_TASK DESCRIPTION_.
Reproduce the material in full, unchanged.

_MATERIAL_.
• • • • •
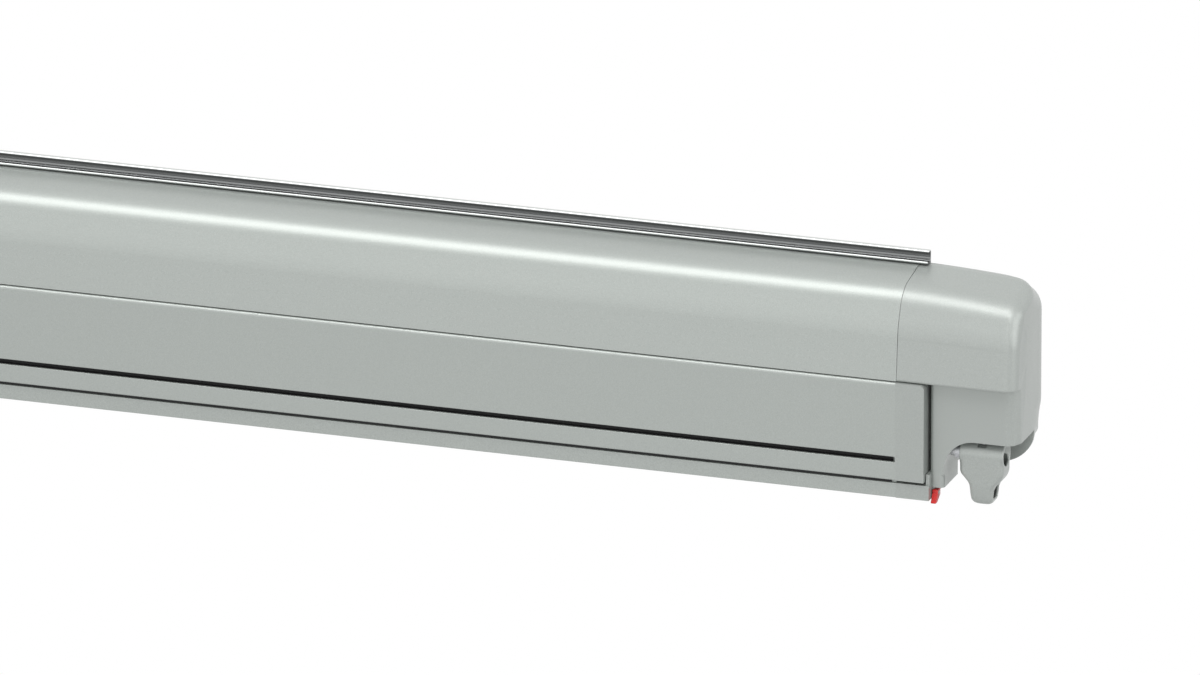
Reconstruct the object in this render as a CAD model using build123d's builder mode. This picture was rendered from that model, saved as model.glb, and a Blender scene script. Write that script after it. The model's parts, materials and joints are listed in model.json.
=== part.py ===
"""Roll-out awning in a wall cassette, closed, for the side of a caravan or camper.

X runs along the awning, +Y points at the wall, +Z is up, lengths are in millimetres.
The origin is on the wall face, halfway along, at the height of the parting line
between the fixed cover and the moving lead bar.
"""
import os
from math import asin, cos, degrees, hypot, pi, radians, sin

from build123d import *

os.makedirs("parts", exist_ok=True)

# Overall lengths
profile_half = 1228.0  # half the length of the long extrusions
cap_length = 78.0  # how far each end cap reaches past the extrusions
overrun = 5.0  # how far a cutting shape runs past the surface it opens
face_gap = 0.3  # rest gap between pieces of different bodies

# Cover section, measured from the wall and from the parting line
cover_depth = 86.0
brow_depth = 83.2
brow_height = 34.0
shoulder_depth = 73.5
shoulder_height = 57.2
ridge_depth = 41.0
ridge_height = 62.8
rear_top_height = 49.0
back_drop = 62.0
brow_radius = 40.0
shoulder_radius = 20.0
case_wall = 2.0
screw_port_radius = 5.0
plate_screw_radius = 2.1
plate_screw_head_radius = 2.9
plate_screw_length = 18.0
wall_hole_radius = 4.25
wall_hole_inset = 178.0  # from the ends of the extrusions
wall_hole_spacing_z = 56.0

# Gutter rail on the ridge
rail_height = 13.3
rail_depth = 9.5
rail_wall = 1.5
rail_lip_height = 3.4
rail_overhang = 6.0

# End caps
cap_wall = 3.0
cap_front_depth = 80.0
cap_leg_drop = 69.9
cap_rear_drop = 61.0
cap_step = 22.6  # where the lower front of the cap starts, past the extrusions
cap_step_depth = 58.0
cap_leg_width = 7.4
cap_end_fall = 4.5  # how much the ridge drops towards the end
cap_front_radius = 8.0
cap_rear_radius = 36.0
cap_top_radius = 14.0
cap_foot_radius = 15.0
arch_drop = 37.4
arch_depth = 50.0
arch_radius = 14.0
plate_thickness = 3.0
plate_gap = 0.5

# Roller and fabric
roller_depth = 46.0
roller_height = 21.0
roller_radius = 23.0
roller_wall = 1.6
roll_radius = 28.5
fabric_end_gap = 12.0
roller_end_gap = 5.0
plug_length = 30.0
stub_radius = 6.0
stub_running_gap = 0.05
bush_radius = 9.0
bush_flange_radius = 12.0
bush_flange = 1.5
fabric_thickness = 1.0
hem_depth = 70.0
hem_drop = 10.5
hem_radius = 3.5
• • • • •
_EXPECTED ANSWER_.
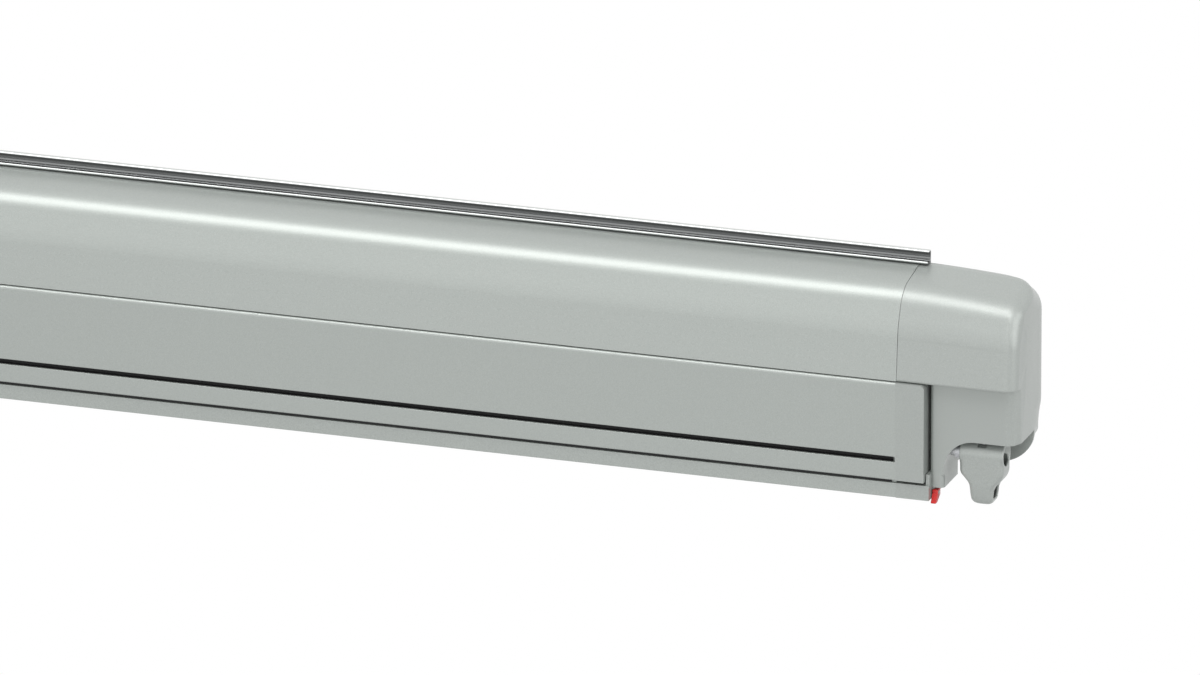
Reconstruct the object in this render as a CAD model using build123d's builder mode. This picture was rendered from that model, saved as model.glb, and a Blender scene script. Write that script after it. The model's parts, materials and joints are listed in model.json.
=== part.py ===
"""Roll-out awning in a wall cassette, closed, for the side of a caravan or camper.

X runs along the awning, +Y points at the wall, +Z is up, lengths are in millimetres.
The origin is on the wall face, halfway along, at the height of the parting line
between the fixed cover and the moving lead bar.
"""
import os
from math import asin, cos, degrees, hypot, pi, radians, sin

from build123d import *

os.makedirs("parts", exist_ok=True)

# Overall lengths
profile_half = 1228.0  # half the length of the long extrusions
cap_length = 78.0  # how far each end cap reaches past the extrusions
overrun = 5.0  # how far a cutting shape runs past the surface it opens
face_gap = 0.3  # rest gap between pieces of different bodies

# Cover section, measured from the wall and from the parting line
cover_depth = 86.0
brow_depth = 83.2
brow_height = 34.0
shoulder_depth = 73.5
shoulder_height = 57.2
ridge_depth = 41.0
ridge_height = 62.8
rear_top_height = 49.0
back_drop = 62.0
brow_radius = 40.0
shoulder_radius = 20.0
case_wall = 2.0
screw_port_radius = 5.0
plate_screw_radius = 2.1
plate_screw_head_radius = 2.9
plate_screw_length = 18.0
wall_hole_radius = 4.25
wall_hole_inset = 178.0  # from the ends of the extrusions
wall_hole_spacing_z = 56.0

# Gutter rail on the ridge
rail_height = 13.3
rail_depth = 9.5
rail_wall = 1.5
rail_lip_height = 3.4
rail_overhang = 6.0

# End caps
cap_wall = 3.0
cap_front_depth = 80.0
cap_leg_drop = 69.9
cap_rear_drop = 61.0
cap_step = 22.6  # where the lower front of the cap starts, past the extrusions
cap_step_depth = 58.0
cap_leg_width = 7.4
cap_end_fall = 4.5  # how much the ridge drops towards the end
cap_front_radius = 8.0
cap_rear_radius = 36.0
cap_top_radius = 14.0
cap_foot_radius = 15.0
arch_drop = 37.4
arch_depth = 50.0
arch_radius = 14.0
plate_thickness = 3.0
plate_gap = 0.5

# Roller and fabric
roller_depth = 46.0
roller_height = 21.0
roller_radius = 23.0
roller_wall = 1.6
roll_radius = 28.5
fabric_end_gap = 12.0
roller_end_gap = 5.0
plug_length = 30.0
stub_radius = 6.0
stub_running_gap = 0.05
bush_radius = 9.0
bush_flange_radius = 12.0
bush_flange = 1.5
fabric_thickness = 1.0
hem_depth = 70.0
hem_drop = 10.5
hem_radius = 3.5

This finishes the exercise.